Mengapa Tarif Ini Bisa Naik? Mengurai Akar Masalah
Sebelum berbicara soal strategi, kita perlu tahu akar masalahnya. Mengapa tiba-tiba Amerika menaikkan tarif terhadap Indonesia? Dalam dunia perdagangan internasional, keputusan seperti ini sering kali berbalut alasan politis dan ekonomi. Salah satu faktor yang paling sering menjadi dasar kebijakan tarif adalah ketidakseimbangan perdagangan. Ketika satu negara merasa terlalu banyak "memberi" dalam hubungan dagang, ia cenderung mengoreksi dengan menambah hambatan, salah satunya lewat tarif.
Namun, untuk Indonesia, kasus ini punya konteks yang lebih spesifik.
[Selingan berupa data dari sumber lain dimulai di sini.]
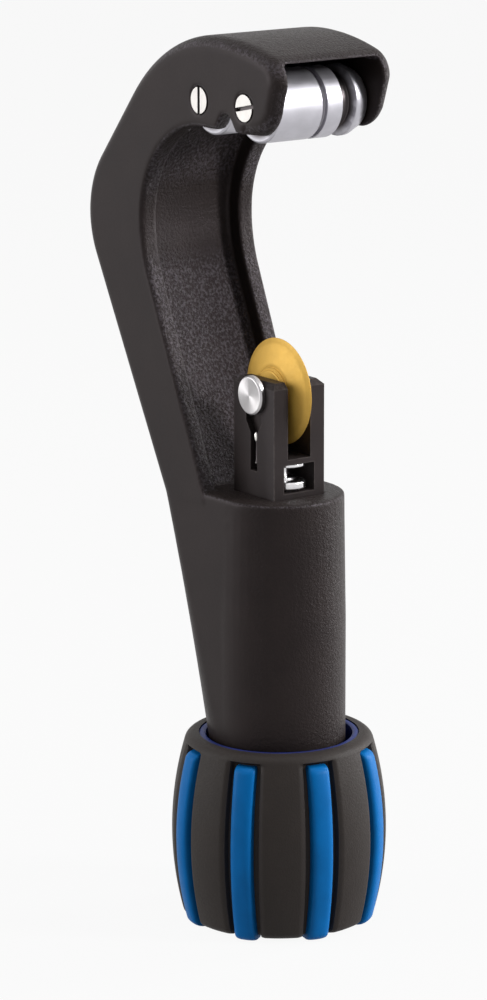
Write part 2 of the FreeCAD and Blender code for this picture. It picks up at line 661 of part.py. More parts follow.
# ---------------------------------------------------------------- knob
def around(body, originals, name):
    """Repeat features about the knob's axis, one for each rib."""
    axis = next(item for item in body.Origin.OriginFeatures if item.Role == "Z_Axis")
    pattern = body.newObject("PartDesign::PolarPattern", name)
    pattern.Originals = originals
    pattern.Axis = (axis, [""])
    pattern.Angle = FULL_TURN
    pattern.setExpression("Occurrences", formula("rib_count"))
    body.Tip = pattern
    document.recompute()


def turn_with_ribs(body):
    body.setExpression("Placement.Rotation.Angle", formula("rib_turn"))


def make_knob_core():
    """The hard core: base web, ring round the barrel and the ribs that stand through the grip."""
    body = turned_piece("knob_core", [
        ("0", "core_web_foot"), ("cap_ledge", "core_web_foot"), ("cap_ledge", "cap_height"),
        ("cap_radius + cap_gap", "cap_height"), ("cap_radius + cap_gap", "grip_foot"),
        ("core_radius", "grip_foot"), ("core_radius", "core_top"), ("knob_bore", "core_top"),
        ("knob_bore", "core_web_top"), ("0", "core_web_top"),
    ])
    socket = new_sketch(body, "hexagon_socket", "XY_Plane", "core_web_foot")
    hexagon_outline(socket, "hex_across + 2 * running_gap")
    feature(body, "Pocket", socket, "core_web_top - core_web_foot + overrun", reverse=True)
    rib = new_sketch(body, "rib", "XZ_Plane")
    outline(rib, [
        ("core_radius - rib_root", "0"), ("knob_foot_radius + rib_proud - rib_foot_bevel", "0"),
        ("knob_foot_radius + rib_proud", "rib_bevel"),
        ("knob_top_radius + rib_proud", "rib_top - rib_bevel", "knob_sweep", 1),
        ("knob_top_radius + rib_proud - rib_bevel", "rib_top"),
        ("core_radius - rib_root", "rib_top"),
    ])
    pad = feature(body, "Pad", rib, "rib_width", both=True)
    around(body, [pad], "ribs")
    turn_with_ribs(body)


def make_grip():
    """The soft grip over the core, with a groove on each side of every rib."""
    body = turned_piece("knob_grip", [
        ("core_radius", "grip_foot"), ("knob_foot_radius - grip_foot_bevel", "grip_foot"),
        ("knob_foot_radius", "grip_foot + grip_foot_rise"),
        ("knob_top_radius", "knob_top - grip_top_drop", "knob_sweep", 1),
        ("knob_top_radius - grip_top_bevel", "knob_top"), ("core_radius", "knob_top"),
    ])
    slot = new_sketch(body, "rib_slot", "XY_Plane", "grip_foot - overrun")
    box_outline(slot, "core_radius - overrun", "knob_reach + overrun",
                "-rib_width / 2", "rib_width / 2")
    slots = feature(body, "Pocket", slot, "rib_top - grip_foot + overrun", reverse=True)
    groove = new_sketch(body, "rib_groove_outline", "XZ_Plane")
    above = "rib_top + rib_groove_over"
    outline(groove, [
        ("knob_reach + overrun", "-overrun"), ("knob_reach + overrun", above),
        ("knob_top_radius - rib_groove_depth", above),
        ("knob_foot_radius - rib_groove_depth", "-overrun", "knob_sweep", -1),
    ])
    grooves = feature(body, "Pocket", groove, "rib_width + 2 * rib_groove", both=True)
    around(body, [slots, grooves], "rib_slots")
    turn_with_ribs(body)


def make_knob_fasteners():
    turned_piece("knob_end_cap", [
        ("0", "0"), ("cap_radius - cap_bevel", "0"), ("cap_radius", "cap_bevel"),
        ("cap_radius", "cap_height"), ("0", "cap_height"),
    ])
    washer_foot = "(core_web_foot - screw_washer_height)"
    turned_piece("knob_screw_washer", [
        ("screw_radius + screw_gap", washer_foot), ("screw_washer_radius", washer_foot),
        ("screw_washer_radius", "core_web_foot"), ("screw_radius + screw_gap", "core_web_foot"),
    ])
    screw = turned_piece("knob_screw", [
        ("0", f"{washer_foot} - screw_head_height"),
        ("screw_head_radius", f"{washer_foot} - screw_head_height"),
        ("screw_head_radius", washer_foot), ("screw_radius", washer_foot),
        ("screw_radius", f"{washer_foot} + screw_length"), ("0", f"{washer_foot} + screw_length"),
    ])
    socket = new_sketch(screw, "screw_socket_outline", "XY_Plane",
                        f"{washer_foot} - screw_head_height")
    hexagon_outline(socket, "screw_socket")
    feature(screw, "Pocket", socket, "screw_socket_depth", reverse=True)


# ---------------------------------------------------------------- build and write
def check_and_write():
    document.recompute()
    failed = [item.Name for item in document.Objects
              if {"Invalid", "Error"} & set(item.State)]
    if failed:
        raise RuntimeError(f"failed objects: {failed}")
    for body in pieces:
        if body.Shape.isNull() or not body.Shape.isValid():
            raise RuntimeError(f"bad shape: {body.Label}")
    os.makedirs("parts", exist_ok=True)
    for body in pieces:
        body.Shape.exportStep(f"parts/{body.Label}.step")
        print(f"{body.Label}: {body.Shape.Volume:.1f} mm3, {len(body.Shape.Solids)} solid")


fill_sheet()
make_frame()
for roller_name, roller_place in ROLLER_PLACES.items():
    make_roller_pin(roller_name, roller_place)
    make_roller(roller_name, roller_place)
make_carriage()
make_wheel()
make_axle_pin()
make_spring_wire()
make_spindle()
make_drive()
make_knob_core()
make_grip()
make_knob_fasteners()
check_and_write()
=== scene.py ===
"""Looks for a telescoping tube cutter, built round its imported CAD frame."""
import json
import math

import bmesh
import bpy
import numpy as np
from mathutils import Matrix, Vector


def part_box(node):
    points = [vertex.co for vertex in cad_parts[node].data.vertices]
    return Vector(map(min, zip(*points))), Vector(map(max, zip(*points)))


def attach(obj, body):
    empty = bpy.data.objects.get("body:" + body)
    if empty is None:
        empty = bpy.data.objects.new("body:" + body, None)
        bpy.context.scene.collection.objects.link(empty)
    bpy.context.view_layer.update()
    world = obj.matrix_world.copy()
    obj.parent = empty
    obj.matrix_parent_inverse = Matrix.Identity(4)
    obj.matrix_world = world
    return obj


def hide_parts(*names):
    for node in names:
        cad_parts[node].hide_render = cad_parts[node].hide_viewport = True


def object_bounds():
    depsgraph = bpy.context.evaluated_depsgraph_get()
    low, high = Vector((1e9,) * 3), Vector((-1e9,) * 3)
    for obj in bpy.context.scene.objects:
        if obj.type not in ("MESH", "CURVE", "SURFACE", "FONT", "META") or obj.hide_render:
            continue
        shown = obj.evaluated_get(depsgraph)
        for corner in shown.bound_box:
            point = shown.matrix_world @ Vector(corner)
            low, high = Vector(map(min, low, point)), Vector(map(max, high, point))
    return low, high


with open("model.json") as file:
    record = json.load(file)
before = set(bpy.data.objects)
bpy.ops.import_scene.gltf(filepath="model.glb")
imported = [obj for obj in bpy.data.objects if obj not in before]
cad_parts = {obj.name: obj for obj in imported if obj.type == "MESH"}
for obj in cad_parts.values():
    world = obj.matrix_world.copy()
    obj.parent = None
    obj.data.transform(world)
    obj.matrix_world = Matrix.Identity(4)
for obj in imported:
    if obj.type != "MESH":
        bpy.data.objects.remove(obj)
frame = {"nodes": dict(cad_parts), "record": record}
CAD_BOX = [list(corner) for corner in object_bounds()]
MM = 0.001
BODY_OF = {node: body for body, nodes in frame["record"]["behaviour"]["bodies"].items()
           for node in nodes}


# ---------------------------------------------------------------- materials
EDGE_COSINES = (0.995, 0.86)  # bevelled against true normal: still flat, fully an edge
PAINT_SPECULAR = 0.14
PAINT_TINT = (1.0, 0.88, 0.95, 1.0)
WEAR_AND_HIGHLIGHT_MAX = 0.8  # the largest share of the lighter colour: paint wear plus painted highlight at the edges, painted highlight on the crest of each wrinkle
# the colour of painted shade in the recesses of metal parts
HOLLOW_SHADE = (0.085, 0.074, 0.076)


class Surface:
    """One Principled material, with short calls for the nodes that shape it."""

    def __init__(self, name, metallic=0.0, specular=0.5):
        self.material = bpy.data.materials.new(name)
        self.material.use_nodes = True
        self.tree = self.material.node_tree
        self.shader = self.tree.nodes["Principled BSDF"]
        self.shader.inputs["Metallic"].default_value = metallic
        self.shader.inputs["Specular IOR Level"].default_value = specular
        self.point = self.tree.nodes.new("ShaderNodeTexCoord").outputs["Object"]
        self.normal = None

    def node(self, kind, inputs=(), **settings):
        made = self.tree.nodes.new(kind)
        for key, setting in settings.items():
            setattr(made, key, setting)
        for key, source in dict(inputs).items():
            if isinstance(source, bpy.types.NodeSocket):
                self.tree.links.new(source, made.inputs[key])
            else:
                made.inputs[key].default_value = source
        return made

    def math(self, operation, *values):
        made = self.node("ShaderNodeMath", operation=operation)
        for index, source in enumerate(values):
            if isinstance(source, bpy.types.NodeSocket):
                self.tree.links.new(source, made.inputs[index])
            else:
                made.inputs[index].default_value = source
        return made.outputs[0]

    def noise(self, size, detail=3.0, rough=0.5, stretch=(1, 1, 1)):
        """Noise whose features are about size millimetres across."""
        moved = self.node("ShaderNodeMapping", {"Vector": self.point, "Scale": stretch})
        made = self.node("ShaderNodeTexNoise", {
            "Vector": moved.outputs[0], "Scale": 1 / (size * MM), "Detail": detail,
            "Roughness": rough})
        return made.outputs["Fac"]

    def remap(self, source, low, high, to_low=0.0, to_high=1.0):
        made = self.node("ShaderNodeMapRange", {
            "Value": source, "From Min": low, "From Max": high, "To Min": to_low,
            "To Max": to_high})
        return made.outputs[0]

    def edges(self, radius):
        """1 on convex and concave edges, 0 on flats, from how far a bevelled normal turns."""
        bevel = self.node("ShaderNodeBevel", {"Radius": radius * MM}, samples=6)
        true = self.node("ShaderNodeNewGeometry").outputs["Normal"]
        dot = self.node("ShaderNodeVectorMath", {0: bevel.outputs[0], 1: true},
                        operation="DOT_PRODUCT").outputs["Value"]
        return self.remap(dot, *EDGE_COSINES)

    def facing(self, axis):
        """How squarely the surface faces along one axis, either way."""
        normal = self.node("ShaderNodeTexCoord").outputs["Normal"]
        split = self.node("ShaderNodeSeparateXYZ", {0: normal})
        return self.math("ABSOLUTE", split.outputs[axis])

    def bump(self, height, distance, strength=1.0):
        inputs = {"Height": height, "Distance": distance * MM, "Strength": strength}
        if self.normal:
            inputs["Normal"] = self.normal
        self.normal = self.node("ShaderNodeBump", inputs).outputs[0]

    def blend(self, factor, first, second):
        made = self.node("ShaderNodeMix", data_type="RGBA")
        for index, source in ((0, factor), (6, first), (7, second)):
            if isinstance(source, bpy.types.NodeSocket):
                self.tree.links.new(source, made.inputs[index])
            elif index:
                made.inputs[index].default_value = (*source, 1.0)
            else:
                made.inputs[index].default_value = source
        return made.outputs[2]

    def place(self, centre, across):
        """Distance from a centre, in metres, counting only the axes marked 1 in across."""
        offset = self.node("ShaderNodeVectorMath", {0: self.point, 1: tuple(centre)},
                           operation="SUBTRACT")
        kept = self.node("ShaderNodeVectorMath", {0: offset.outputs[0], 1: across},
                         operation="MULTIPLY")
        length = self.node("ShaderNodeVectorMath", {0: kept.outputs[0]}, operation="LENGTH")
        return length.outputs["Value"]

    def finish(self, color, roughness):
        self.tree.links.new(color, self.shader.inputs["Base Color"])
        self.tree.links.new(roughness, self.shader.inputs["Roughness"])
        if self.normal:
            self.tree.links.new(self.normal, self.shader.inputs["Normal"])
        return self.material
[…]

Beberapa laporan menyebutkan bahwa Amerika sedang meninjau ulang Generalized System of Preferences (GSP), sebuah skema yang memberikan kemudahan tarif kepada negara-negara berkembang, termasuk Indonesia. Bila fasilitas GSP dicabut atau dikurangi, maka otomatis tarif produk Indonesia di pasar Amerika akan naik.
Belum lagi isu ketenagakerjaan, hak kekayaan intelektual, dan standar lingkungan yang sering dijadikan "senjata dagang" oleh negara-negara maju. Dalam beberapa kasus, Amerika menganggap Indonesia belum cukup memenuhi standar-standar tersebut. Sayangnya, penilaian seperti ini seringkali lebih politis daripada objektif.
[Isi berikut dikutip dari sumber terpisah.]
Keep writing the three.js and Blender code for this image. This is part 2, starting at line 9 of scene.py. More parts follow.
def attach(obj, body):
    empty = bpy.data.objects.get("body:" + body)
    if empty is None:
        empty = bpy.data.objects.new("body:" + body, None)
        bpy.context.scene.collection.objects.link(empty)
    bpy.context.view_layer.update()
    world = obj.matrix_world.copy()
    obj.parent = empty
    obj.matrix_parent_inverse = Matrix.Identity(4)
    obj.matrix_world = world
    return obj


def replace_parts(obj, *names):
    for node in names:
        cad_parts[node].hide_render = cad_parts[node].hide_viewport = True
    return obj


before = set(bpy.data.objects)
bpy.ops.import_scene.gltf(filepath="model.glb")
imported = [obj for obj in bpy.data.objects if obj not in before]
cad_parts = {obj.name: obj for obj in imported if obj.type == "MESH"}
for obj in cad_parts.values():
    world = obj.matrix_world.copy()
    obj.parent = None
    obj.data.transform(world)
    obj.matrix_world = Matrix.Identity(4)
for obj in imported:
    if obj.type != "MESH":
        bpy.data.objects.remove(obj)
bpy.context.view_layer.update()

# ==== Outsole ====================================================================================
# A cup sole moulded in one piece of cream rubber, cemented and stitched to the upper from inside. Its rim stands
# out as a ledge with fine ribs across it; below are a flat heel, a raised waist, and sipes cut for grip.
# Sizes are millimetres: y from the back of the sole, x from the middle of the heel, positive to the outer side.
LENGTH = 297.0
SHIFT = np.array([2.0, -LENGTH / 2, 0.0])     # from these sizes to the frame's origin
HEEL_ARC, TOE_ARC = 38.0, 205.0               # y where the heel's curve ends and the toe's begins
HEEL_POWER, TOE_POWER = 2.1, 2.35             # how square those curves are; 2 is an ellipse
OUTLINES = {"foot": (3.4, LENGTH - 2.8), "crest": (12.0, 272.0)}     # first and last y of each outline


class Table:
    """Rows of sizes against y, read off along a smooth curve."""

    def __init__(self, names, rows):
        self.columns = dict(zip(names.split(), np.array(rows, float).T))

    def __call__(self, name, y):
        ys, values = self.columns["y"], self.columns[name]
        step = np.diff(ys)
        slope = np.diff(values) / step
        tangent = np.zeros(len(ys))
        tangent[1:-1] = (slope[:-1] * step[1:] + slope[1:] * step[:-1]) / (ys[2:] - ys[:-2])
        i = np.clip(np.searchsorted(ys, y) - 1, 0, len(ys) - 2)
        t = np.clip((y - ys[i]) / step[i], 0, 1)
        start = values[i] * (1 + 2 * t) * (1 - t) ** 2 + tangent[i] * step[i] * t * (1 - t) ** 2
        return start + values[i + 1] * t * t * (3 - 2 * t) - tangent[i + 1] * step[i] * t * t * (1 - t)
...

Namun begitu, tak semua keputusan sepihak harus dilawan dengan emosi. Ada cara yang lebih strategis, lebih berdampak, dan tentu saja lebih bermartabat.
Dampaknya ke Industri dan Ekonomi Indonesia Bukan Hanya Soal Ekspor
Ketika tarif naik, maka harga barang di pasar tujuan juga ikut naik. Konsumen Amerika, yang tadinya bisa membeli produk Indonesia dengan harga bersaing, kini harus membayar lebih mahal. Akibatnya? Permintaan bisa turun, dan ekspor kita pun ikut menyusut.
Ini bukan kabar baik bagi industri padat karya seperti tekstil, alas kaki, furnitur, dan produk agrikultur. Sebab, banyak dari produk-produk ini dikirim ke Amerika. Ketika permintaan menurun, bukan hanya perusahaan yang terpukul. Para pekerja yang menggantungkan hidup di sektor ekspor bisa terancam kehilangan pekerjaan.